Juan José Narciso Chúa
Guatemala es una sociedad que desde su pasado ha sido sujeto de expoliación por parte de diferentes grupos, lo cual ha sido durante un proceso de erosión permanente, que no implica la propiedad de construir o producir algo valioso, sino al contrario, se generan esfuerzos que plantean modificaciones profundas como durante la Revolución de 1944, pero al final con la ayuda de EE. UU., la Iglesia católica y la oligarquía local, botan ese esfuerzo que pretendía justamente romper con inercia que traía el país desde la colonia, para replantear un esquema de Gobierno que al final constituye el eje de dominación hasta nuestros días.
Los grupos oligarcas han mantenido el control del Estado desde ese 1954, para lo cual se aliaron con el Ejército con quien mantuvieron un acuerdo de control de todas las instituciones hasta que llegó la apertura democrática, en donde la visión oligarca cambió de aliados y se pasó del lado de los políticos con quienes articuló una nueva alianza, para mantener el control del Estado y sus instituciones, con este pequeño cambio en la conformación del bloque en el poder –oligarquía y políticos–, el Ejército pasa a un segundo plano, pero sin desaparecer del todo.
Conforme los diferentes cambios de regímenes democráticos vinieron sucediéndose, sin que se plantearan cambios de fondo en el país, con lo cual la democracia formal prevaleció sobre la democracia sustantiva; es decir, dentro de la democracia formal se convocaba a elecciones, se realizan elecciones, se postulaban candidatos y se relevaba en el poder al régimen anterior, esta situación únicamente cambió en el Gobierno de Jorge Serrano y de ahí se ha mantenido.
Ahora el ejercicio de la democracia sustantiva se perdió para siempre. Las transformaciones de fondo nunca llegaron, la persistencia en la lucha es mantener todo como estaba. El Estado no se transforma para convertirlo más allá de un ente eficiente, sino además en una institucionalidad que responda efectivamente a las necesidades de la mayoría, a orientar sus esfuerzos en romper con la dicotomía urbano y rural, en mejorar las condiciones de los pueblos originarios, en enfocar en la redistribución –dotación de bienes públicos para beneficiar a la mayoría– versus la asignación de fondos que descansan en la ilógica de la corrupción, en cambiar la estructura tributaria, en resolver el viejo problema de la propiedad de la tierra, en regular las prácticas de mercados imperfectos y, hoy, con más razón, a invertir en el medioambiente y los recursos naturales.

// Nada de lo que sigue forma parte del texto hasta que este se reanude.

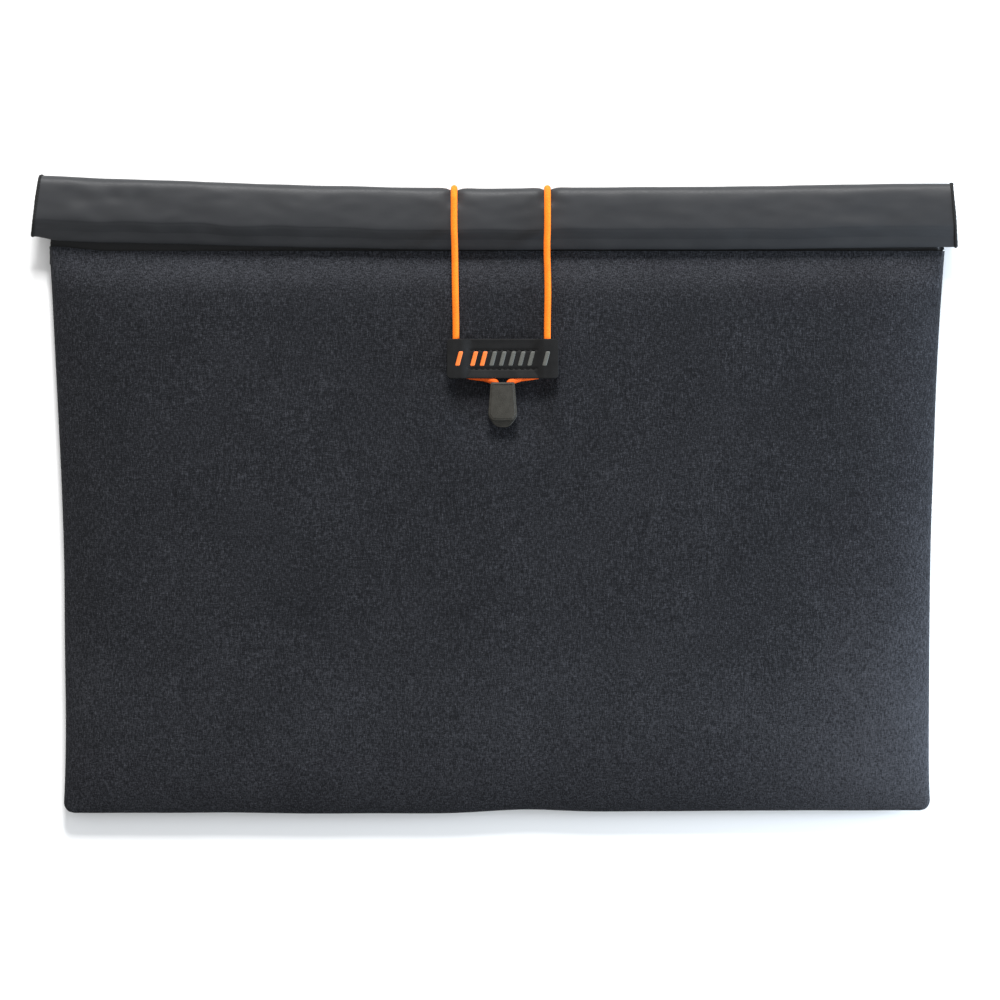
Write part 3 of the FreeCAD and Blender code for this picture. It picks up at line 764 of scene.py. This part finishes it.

Contrariamente, todo lo que se cambia es para que no tenga ninguna modificación real, la democracia se extravió en lo formal, nada más y hoy estamos de cara a un nuevo proceso electoral que no tiene la más mínima credibilidad, se arreglan las candidaturas de los grupos que darán continuidad al proyecto de no hacer olas y asegurar beneficios a las élites, mantener a los exmilitares con sus beneficios, los políticos haciendo fiesta con la corrupción, pero hoy se agrega un actor más y peligroso: el crimen organizado.
La democracia se perdió, se quedó sin lo sustantivo (la ciudadanía) sin duda, con las elecciones actuales únicamente se orientan reducir el abanico de opciones a los candidatos que aseguren continuidad del modelo post-CICIG, no existe espacio para candidatos con propuestas modernizantes y se deja participar, pero el bloque en el poder sabe que no constituyen peligro o riesgo para su proyecto.
Así como la democracia se quedó sin contenido, sin sustancia, la sociedad se ha venido vaciando de credibilidad ante lo que ocurre, pero de la referida falta de credibilidad puede nacer la indignación, la rebeldía, la energía para protestar y buscar cambiar el futuro de nuestro país y recobrar el sentido puro de una sociedad fuerte, cohesionada contra la maldad, la infamia, la desfachatez, la mentira, que ostentan y divulgan los grupos que actualmente detentan el poder.